If a standard chair feels too… static, consider:
- Wobble cushion: sits on your chair, lets you micro-move (~€20) | Amazon.de
- Active sitting stool: for periods at your standing desk
- Exercise ball: not as your main chair (your back will hate you), but as an occasional swap
Digital Environment
Your physical workspace is only half the battle. Your digital space matters too.
One Screen vs. Multiple Screens
Hot take: one monitor might be better for ADHD than two. Multiple screens mean multiple distractions. If you use two monitors, keep your main work on one screen and put the other on a specific reference/communication only. Don’t let it become a distraction screen.
Phone Location
Your phone should not be on your desk. Period. Put it in a drawer, in another room, or face-down in a bag. If you need it for calls, set it to “Do Not Disturb” with exceptions for specific contacts.
Check out our best ADHD apps guide for tools that help rather than hinder.
Browser Hygiene
Use a browser extension to block distracting sites during work hours. Close tabs you’re not using (I know, I know. “But I might need that tab!.” You won’t. Bookmark it and close it).
Sensory Add-Ons
These are the cherry-on-top items that can meaningfully improve focus:
- Fidget toys: keep 2-3 on your desk
- Visual timer: make time visible
- Weighted lap pad: calming pressure while working
- A plant: seriously. A small plant adds life and a tiny bit of nature. It’s weirdly grounding.
- Essential oil diffuser or scented candle: rosemary and peppermint are linked to alertness. Even if the science is meh, if it makes your workspace smell nice, that’s a win.
The Complete ADHD Workspace Checklist
- Standing desk (or standing desk converter)
- Good chair (with wobble cushion option)
- Noise-cancelling headphones
- Visual timer on desk
- Whiteboard with daily priorities
- One “in progress” tray
- One “doom box” for random stuff
- Launch pad for keys/wallet/phone
- Cable management (clips + tray)
- Good desk lamp
- 2-3 fidget toys
- Phone in a drawer
- Clear desk surface (as much as possible)
You don’t need all of this at once.
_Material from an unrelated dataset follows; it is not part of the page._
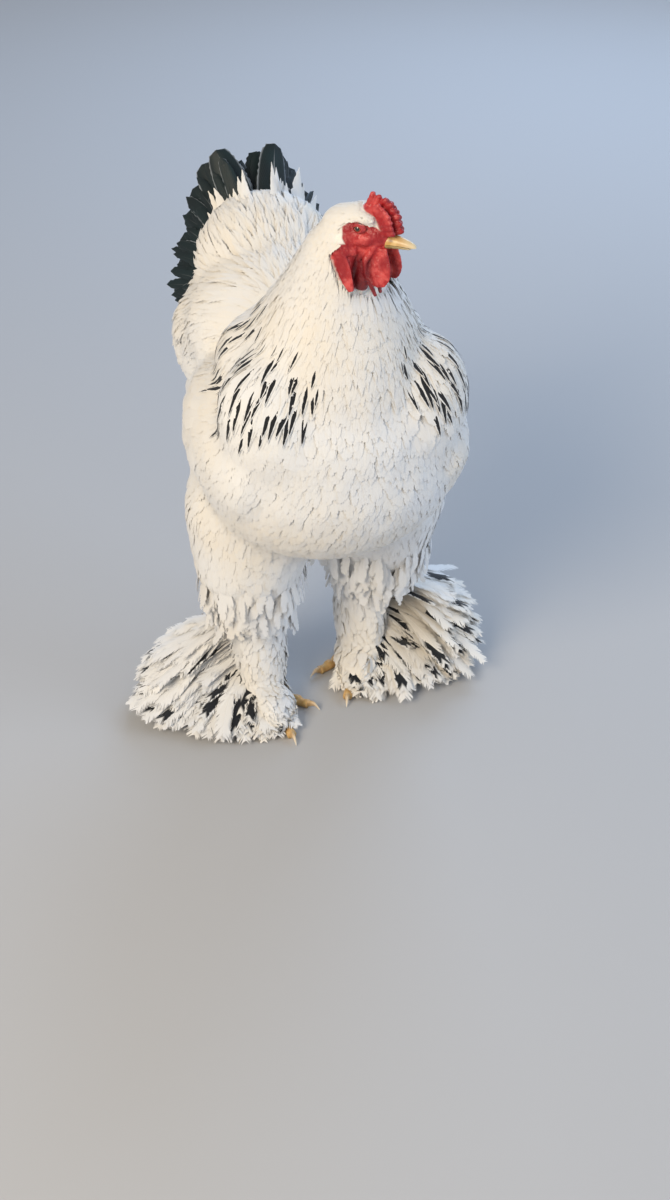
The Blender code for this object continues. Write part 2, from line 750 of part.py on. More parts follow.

Start with the top 3 items that would make the biggest difference for your specific struggles, and add more over time.
FAQ
What’s the single most important thing for an ADHD workspace?
Reducing visual clutter. A clear desk surface with only what you’re currently working on removes background noise for your brain. Everything . Timers, headphones, lighting? All secondary to having a clean visual field.
Should I work from home or an office with ADHD?
It depends on your ADHD. If you struggle with self-starting, an office provides structure and social accountability. If you struggle with sensory overload, home gives you control. Many ADHD adults do best with a hybrid setup. Some days at home for deep focus, some days in the office for social stimulation.
How do I keep my workspace clean with ADHD?
Don’t aim for spotless. Aim for “functional.” The doom box technique helps. Toss random stuff in one container. Set a 5-minute timer at the end of each workday to do a quick reset. That’s it. Five minutes. Your workspace doesn’t need to be Pinterest-worthy. It needs to be usable.
Is a second monitor good or bad for ADHD?
It can go either way. If you have the discipline to keep distractions off the second screen, it’s great for reference material. If you end up with Twitter on one screen and a YouTube video on the other while your actual work sits minimized, stick to one screen.
How much should I spend on setting up an ADHD workspace?
Start with €0. Declutter your existing space, move your phone to another room, write your priorities on a piece of paper and tape it to the wall. Then add things as budget allows. A standing desk and noise-cancelling headphones are the two highest-impact purchases.
Your workspace isn’t just where you work. It’s the physical container for your ADHD brain. Treat it like the sensitive instrument it is. Give it the right environment and it’ll perform surprisingly well. Give it chaos and… well, you already know what happens.